At 10 years old, I was a fifth grader who cared only about his dog and convincing his parents that he was responsible enough to scooter to school alone. It was also then that I got suspended from school for getting into a fight.  A friend of mine — or someone I thought was a friend — had come up to me at recess and pushed me, hard. A few minutes later, he came back and did it again. When I saw him circling back a third time, I walked up to him and told him in no uncertain terms that if he pushed me again, I would punch him in the face.

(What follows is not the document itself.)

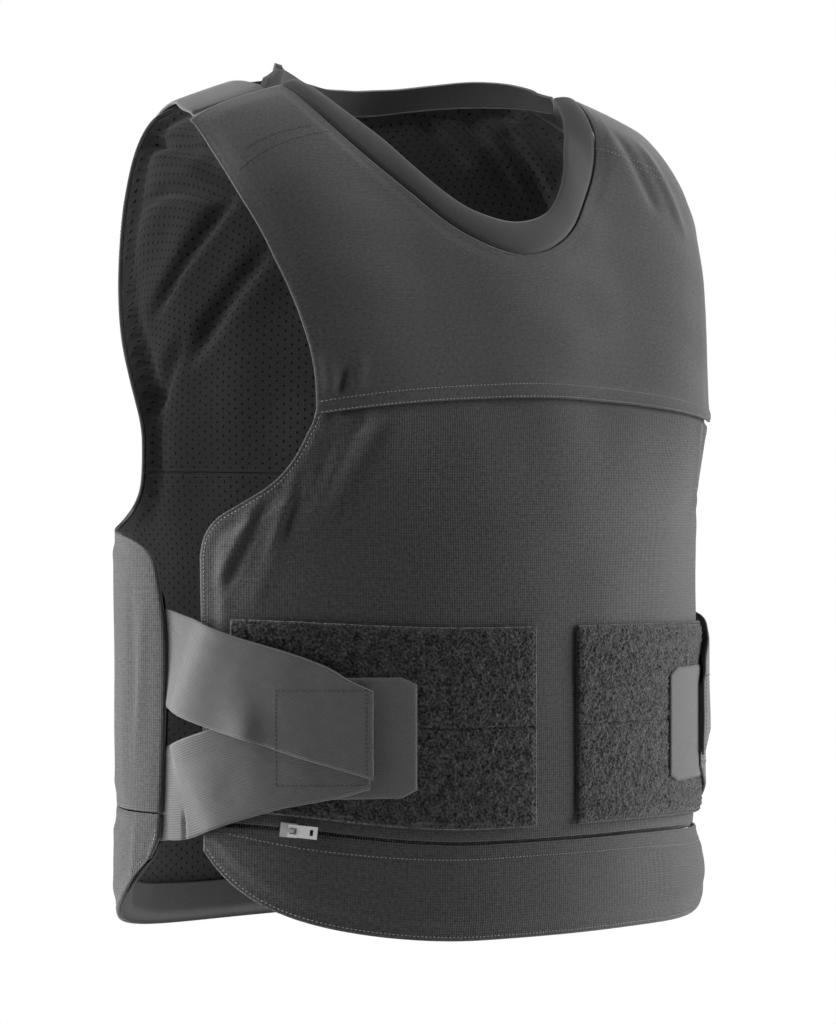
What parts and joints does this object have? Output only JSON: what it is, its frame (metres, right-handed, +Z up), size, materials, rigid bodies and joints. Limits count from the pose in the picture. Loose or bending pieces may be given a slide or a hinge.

He pushed me, I punched him, and 10 minutes later — recess a distant memory — all I could think about was how urgently my principal needed to invest in more comfortable chairs. I cried as I was lectured about the principles of verbal de-escalation and pacifism. I sobbed even more when I was taken home, ashamed of my actions and embarrassed that I had disappointed my parents. But we didn’t go home — instead, my Mom took me to my favorite restaurant, where she bought me a burger and a massive slab of chocolate cake. She told me that I had acted exactly as I should have. “When someone is mistreating you,” a mother explained to a boy whose tears had turned his cake molten, “you have no choice but to stand up for yourself, even if that means placing yourself in a precarious, vulnerable situation. Otherwise, nothing will ever change.”

It was that brilliant lesson, that there is good trouble and there is bad trouble and, boy, good trouble is sometimes just absolutely necessary. This guided me last Wednesday morning as I helped lead a contingent of hundreds of Middlebury students, faculty, high schoolers and townspeople to the Cross Street Bridge. As we stood there in silence for 17 minutes, many among us intentionally derelict from class or work, the snow-enveloped quiet punctured only by the honking of supportive cars driving by. I was young when my mother had delivered her chocolate-coated wisdom that day and I was still young on that bridge, but for the first time, my youth did feel like an obstacle but rather a platform of immense power. This was good trouble.

Kids don’t typically get involved in the political process. Maybe it’s because a lot of us can’t vote (or don’t know how to), maybe it’s because video games and first kisses are more appealing than tort reform, but whatever the case, it’s contributed to a perception of American youth as apathetic and uninvolved. This criticism is certainly well-founded; we definitely should vote more (it is in our interest, after all).  I’m beginning to wonder, however, if the adults of America truly understood the sleeping animal they were prodding as they beseeched America’s youth to get more invested. This is not a small group — the census places the number of Americans between the ages of five and 24 at roughly 83 million — and it’s a group that is as exceptionally talented at harnessing crucial online mediums of communication as it is willing to bravely and boldly contest authority.

After all, if Parkland and the ensuing mass walkouts have proven anything, it’s that the young voices of America have as much of a capacity to resonate loudly and fiercely as they have an unparalleled ability to identify corruption and cowardice in our public servants (just look at Marco Rubio’s humiliation at the hands of Cameron Kasky). We’re fixed in our convictions as well, impossible to placate through phony gestures and empty promises. We certainly have our shortcomings — look no further than the typos in our tweets or the enthusiasm that can verge on aggression as we challenge our elected officials — but those shortcomings are strengths, for they serve as the clearest evidence of our undiluted passion and our inexperienced innocence.

There is little moderation in our policy demands — we have no re-election campaigns to run, no constituents to appease — and the result has been legislators and governors throughout the country, prodded by the thought of the extreme, willing to begin considering change. Since Parkland, there has been a surge of legislative debates over raising the minimum age to buy guns, the expansions of background checks, the banning of automatic weapons, and the closing of loopholes open to domestic abusers. What we lack in refinement, we make up for in resolve.

The push for gun control reform started long ago, led by principled adults and a select few kids often devastated by personal loss. Yet for a very long time, even after the horror of Newtown, nothing changed, with death and fear accepted as the norm. At Parkland, however, something shifted. For the first time, the kids who were forced to huddle in silent closets and locked classrooms for hours, wondering if the last thing they’d ever see was a dark muzzle emerging around a corner, refused to maintain that silence when they emerged into the light.

Something changed in the kids who survived, and as they spoke out, their stubborn activism refusing to evaporate, something clicked in thousands of other kids around the country. I am one of those kids. All of the students who walked out are those kids. For a long time, we’ve been quiet, hoping the adults would do their jobs and keep us safe while we learned how to ride our bikes and ask our crushes out. We aren’t naïve anymore. We know the impact our protests carry and the change our mobilization can effect. Not only can you count on us to stay involved, you can count on us to make our voices heard.

The kids are not all right. But we’re changing that.